**Task to complete:**
Print the entire listing. Each line must match the original exactly.

**Dataset section:**
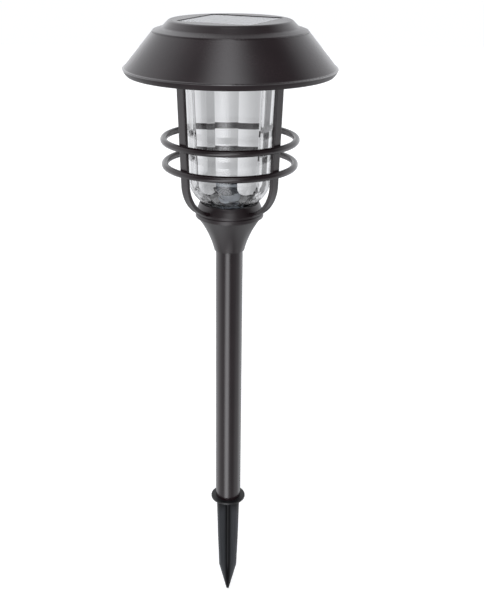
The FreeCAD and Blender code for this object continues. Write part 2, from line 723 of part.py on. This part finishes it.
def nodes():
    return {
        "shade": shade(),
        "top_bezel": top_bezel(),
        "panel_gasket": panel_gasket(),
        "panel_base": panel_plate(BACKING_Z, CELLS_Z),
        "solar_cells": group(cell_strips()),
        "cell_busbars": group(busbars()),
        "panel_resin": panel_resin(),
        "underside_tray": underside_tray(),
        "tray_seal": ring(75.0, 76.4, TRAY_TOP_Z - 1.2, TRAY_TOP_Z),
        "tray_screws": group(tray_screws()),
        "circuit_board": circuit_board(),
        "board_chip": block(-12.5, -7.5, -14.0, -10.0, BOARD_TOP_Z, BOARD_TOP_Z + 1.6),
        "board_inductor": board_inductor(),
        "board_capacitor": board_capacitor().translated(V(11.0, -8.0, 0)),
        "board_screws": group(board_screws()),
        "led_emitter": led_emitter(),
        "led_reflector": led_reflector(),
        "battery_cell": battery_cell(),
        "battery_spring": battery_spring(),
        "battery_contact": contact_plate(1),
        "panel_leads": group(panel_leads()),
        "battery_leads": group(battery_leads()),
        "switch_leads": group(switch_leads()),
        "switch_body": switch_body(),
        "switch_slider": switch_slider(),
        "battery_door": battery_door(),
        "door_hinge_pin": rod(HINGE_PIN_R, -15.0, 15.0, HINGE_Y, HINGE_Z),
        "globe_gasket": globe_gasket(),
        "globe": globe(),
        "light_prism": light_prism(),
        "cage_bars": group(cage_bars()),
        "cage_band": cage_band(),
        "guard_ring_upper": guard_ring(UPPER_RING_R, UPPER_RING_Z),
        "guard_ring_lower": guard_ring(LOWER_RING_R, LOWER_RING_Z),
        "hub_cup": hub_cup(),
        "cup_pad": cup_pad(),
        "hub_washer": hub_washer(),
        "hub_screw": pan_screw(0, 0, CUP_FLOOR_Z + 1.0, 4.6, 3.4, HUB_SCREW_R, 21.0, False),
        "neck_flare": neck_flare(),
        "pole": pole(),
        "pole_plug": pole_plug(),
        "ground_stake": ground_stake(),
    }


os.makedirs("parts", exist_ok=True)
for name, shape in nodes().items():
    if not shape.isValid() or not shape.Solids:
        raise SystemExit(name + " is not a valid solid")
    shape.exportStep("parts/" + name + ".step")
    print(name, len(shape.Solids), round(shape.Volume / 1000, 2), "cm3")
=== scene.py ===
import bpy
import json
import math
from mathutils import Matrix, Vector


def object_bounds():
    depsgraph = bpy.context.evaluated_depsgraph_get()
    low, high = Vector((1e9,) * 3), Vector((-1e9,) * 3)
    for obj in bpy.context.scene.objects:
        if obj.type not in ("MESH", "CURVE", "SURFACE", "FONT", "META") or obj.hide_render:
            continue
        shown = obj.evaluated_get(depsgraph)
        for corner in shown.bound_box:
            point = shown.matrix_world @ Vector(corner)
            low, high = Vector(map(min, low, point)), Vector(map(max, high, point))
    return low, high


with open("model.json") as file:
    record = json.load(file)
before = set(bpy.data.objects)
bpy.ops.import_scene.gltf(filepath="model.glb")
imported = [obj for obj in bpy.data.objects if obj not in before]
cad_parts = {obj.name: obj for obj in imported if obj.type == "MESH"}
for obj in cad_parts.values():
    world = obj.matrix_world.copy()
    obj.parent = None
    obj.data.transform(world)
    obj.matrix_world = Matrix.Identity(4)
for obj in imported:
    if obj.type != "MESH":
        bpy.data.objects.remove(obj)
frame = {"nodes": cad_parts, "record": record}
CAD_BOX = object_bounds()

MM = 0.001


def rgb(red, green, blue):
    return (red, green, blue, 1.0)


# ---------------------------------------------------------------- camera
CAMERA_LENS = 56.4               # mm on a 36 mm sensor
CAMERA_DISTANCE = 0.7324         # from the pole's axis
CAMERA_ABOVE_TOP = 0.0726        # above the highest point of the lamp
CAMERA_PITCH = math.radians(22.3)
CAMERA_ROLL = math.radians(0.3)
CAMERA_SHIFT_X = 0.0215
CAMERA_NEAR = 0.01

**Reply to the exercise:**
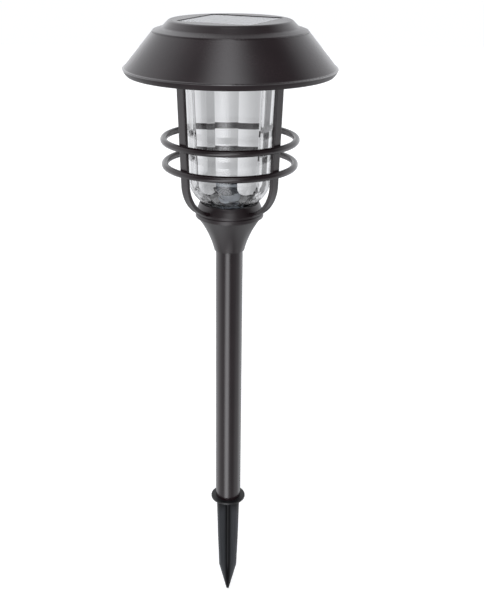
The FreeCAD and Blender code for this object continues. Write part 2, from line 723 of part.py on. This part finishes it.
def nodes():
    return {
        "shade": shade(),
        "top_bezel": top_bezel(),
        "panel_gasket": panel_gasket(),
        "panel_base": panel_plate(BACKING_Z, CELLS_Z),
        "solar_cells": group(cell_strips()),
        "cell_busbars": group(busbars()),
        "panel_resin": panel_resin(),
        "underside_tray": underside_tray(),
        "tray_seal": ring(75.0, 76.4, TRAY_TOP_Z - 1.2, TRAY_TOP_Z),
        "tray_screws": group(tray_screws()),
        "circuit_board": circuit_board(),
        "board_chip": block(-12.5, -7.5, -14.0, -10.0, BOARD_TOP_Z, BOARD_TOP_Z + 1.6),
        "board_inductor": board_inductor(),
        "board_capacitor": board_capacitor().translated(V(11.0, -8.0, 0)),
        "board_screws": group(board_screws()),
        "led_emitter": led_emitter(),
        "led_reflector": led_reflector(),
        "battery_cell": battery_cell(),
        "battery_spring": battery_spring(),
        "battery_contact": contact_plate(1),
        "panel_leads": group(panel_leads()),
        "battery_leads": group(battery_leads()),
        "switch_leads": group(switch_leads()),
        "switch_body": switch_body(),
        "switch_slider": switch_slider(),
        "battery_door": battery_door(),
        "door_hinge_pin": rod(HINGE_PIN_R, -15.0, 15.0, HINGE_Y, HINGE_Z),
        "globe_gasket": globe_gasket(),
        "globe": globe(),
        "light_prism": light_prism(),
        "cage_bars": group(cage_bars()),
        "cage_band": cage_band(),
        "guard_ring_upper": guard_ring(UPPER_RING_R, UPPER_RING_Z),
        "guard_ring_lower": guard_ring(LOWER_RING_R, LOWER_RING_Z),
        "hub_cup": hub_cup(),
        "cup_pad": cup_pad(),
        "hub_washer": hub_washer(),
        "hub_screw": pan_screw(0, 0, CUP_FLOOR_Z + 1.0, 4.6, 3.4, HUB_SCREW_R, 21.0, False),
        "neck_flare": neck_flare(),
        "pole": pole(),
        "pole_plug": pole_plug(),
        "ground_stake": ground_stake(),
    }


os.makedirs("parts", exist_ok=True)
for name, shape in nodes().items():
    if not shape.isValid() or not shape.Solids:
        raise SystemExit(name + " is not a valid solid")
    shape.exportStep("parts/" + name + ".step")
    print(name, len(shape.Solids), round(shape.Volume / 1000, 2), "cm3")
=== scene.py ===
import bpy
import json
import math
from mathutils import Matrix, Vector


def object_bounds():
    depsgraph = bpy.context.evaluated_depsgraph_get()
    low, high = Vector((1e9,) * 3), Vector((-1e9,) * 3)
    for obj in bpy.context.scene.objects:
        if obj.type not in ("MESH", "CURVE", "SURFACE", "FONT", "META") or obj.hide_render:
            continue
        shown = obj.evaluated_get(depsgraph)
        for corner in shown.bound_box:
            point = shown.matrix_world @ Vector(corner)
            low, high = Vector(map(min, low, point)), Vector(map(max, high, point))
    return low, high


with open("model.json") as file:
    record = json.load(file)
before = set(bpy.data.objects)
bpy.ops.import_scene.gltf(filepath="model.glb")
imported = [obj for obj in bpy.data.objects if obj not in before]
cad_parts = {obj.name: obj for obj in imported if obj.type == "MESH"}
for obj in cad_parts.values():
    world = obj.matrix_world.copy()
    obj.parent = None
    obj.data.transform(world)
    obj.matrix_world = Matrix.Identity(4)
for obj in imported:
    if obj.type != "MESH":
        bpy.data.objects.remove(obj)
frame = {"nodes": cad_parts, "record": record}
CAD_BOX = object_bounds()

MM = 0.001


def rgb(red, green, blue):
    return (red, green, blue, 1.0)


# ---------------------------------------------------------------- camera
CAMERA_LENS = 56.4               # mm on a 36 mm sensor
CAMERA_DISTANCE = 0.7324         # from the pole's axis
CAMERA_ABOVE_TOP = 0.0726        # above the highest point of the lamp
CAMERA_PITCH = math.radians(22.3)
CAMERA_ROLL = math.radians(0.3)
CAMERA_SHIFT_X = 0.0215
CAMERA_NEAR = 0.01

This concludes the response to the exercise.